The inaugural European Games has done much to shine the spotlight on The Land of Fire, as the country gears up to receive five million annual tourists by 2020, and make tourism an integral part of its economy.
Azerbaijan’s Ministry of Culture and Tourism says Baku 2015 provided the biggest boost to the country’s collective and concentrated effort, and spokesperson Vugar Shikhamedov said just after the games that the opening ceremony was broadcast in 93 countries and watched by more than one billion people. He also noted that over the past year, 33 million people had gathered information about Azerbaijan through Google and 70 per cent of the views had been generated in the month before the games.
"These statistics speak for themselves," said Shikhamedov. "On the other hand, athletes, journalists, and other foreign visitors are also potential tourists. They are impressed with Azerbaijan — our hospitality, and the cordiality of our people. I believe we will see the successful outcome of all this at the end of the year when the winter tourist season begins, or in the next summer."
Easier visa process
Visitors from most parts of the world require a visa to enter Azerbaijan, and another ministry is now making it a priority to make the process easier and faster. A few weeks ago, Foreign Ministry spokesperson Hikmet Hajiyev said measures are in place to improve the e-visa system and to reduce the time of visa application reviews. Meanwhile, the Ministry of Culture and Tourism has opened a hotline and emergency email for tourists in the country.
President Ilham Aliyev issued the clarion call to boost all aspects of tourism at a July cabinet meeting, when he emphasised the need for cheaper hotels, better prices, and higher standards. "A number of world-famous hotel brands are operating in the country, particularly in Baku," he said. "They have their own price policy — we can’t interfere in this. But prices are also high in hotels that offer poor service, and prices are too high in regional hotels. The number of five-star hotels in Azerbaijan grows. However, there also should be two-star, three-star hotels."
In response, several government departments are working in tandem to improve service standards, reduce air fares, regulate hotel prices, introduce two- and three-star hotels and cater to budget travellers, and some results have already begun to show.
According to Trend News Agency, a price decrease in most private hotels in Azerbaijan is imminent. Nahid Bagirov, President of Azerbaijan Travel Association, said in July the organisation is working actively with the Ministry of Culture and Tourism to achieve this goal.

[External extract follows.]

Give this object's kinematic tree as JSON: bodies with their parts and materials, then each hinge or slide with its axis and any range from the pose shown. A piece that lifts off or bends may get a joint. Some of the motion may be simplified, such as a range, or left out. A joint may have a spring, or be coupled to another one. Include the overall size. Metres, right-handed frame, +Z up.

"As a result, prices in most of the hotels have been revised and reduced by a certain amount — at least by 20 to 30 per cent."
Global popularity
Experts say the oil-rich country is treating tourism as a countermeasure to falling oil prices, but this push is particularly commendable in view of the fact that Azerbaijan is not short on tourism infrastructure. According to the Ministry of Culture and Tourism, Azerbaijan is already capable of accommodating more than 35,000 tourists in its 530 hotels, of which 23 are five-star and 41 are four-star properties.
Of its nine airports, five are international and a return ticket from Dubai to Baku on flydubai costs as little as Dh1,000. The many luxury hotel chains in the country include Hilton, Four Seasons, Fairmont, JW Marriott, Hyatt and Kempinski and the UAE’s Jumeirah Group runs the Jumeirah Bilgah Beach Hotel, with its spectacular setting on the Caspian Sea.
Azerbaijan has gained global popularity for its spa, skiing and health-care tourism. Dotting the countryside are a plethora of mineral springs, mud baths and oil-treatment centres that have attracted health-conscious visitors for centuries, and these are now being refurbished in readiness for more affluent and discerning travellers.
Another indigenous tourism strategy involves two prominent names. The Nobels played a major role in developing Azerbaijan’s oil industry in the late 1800s (and helped to make it the world’s biggest producer in the early 1900s) and in their honour, the family’s Villa Petrolea mansion in Baku has been restored, and now features a Nobel Museum. Meanwhile, the legacy of Marco Polo is kept alive through a network of Silk Road-themed attractions including roadside inns.
Azerbaijan is set to receive an extraordinary number of visitors when it hosts its first Formula 1 race next year, alongside the World Chess Olympiad, the 2017 Islamic Solidarity Games and four Euro 2020 matches. In April, Culture and Tourism Minister Abulfas Garayev said, "Azerbaijan has become the centre of international events, and that imposes great responsibility upon us for high-quality development of the sector."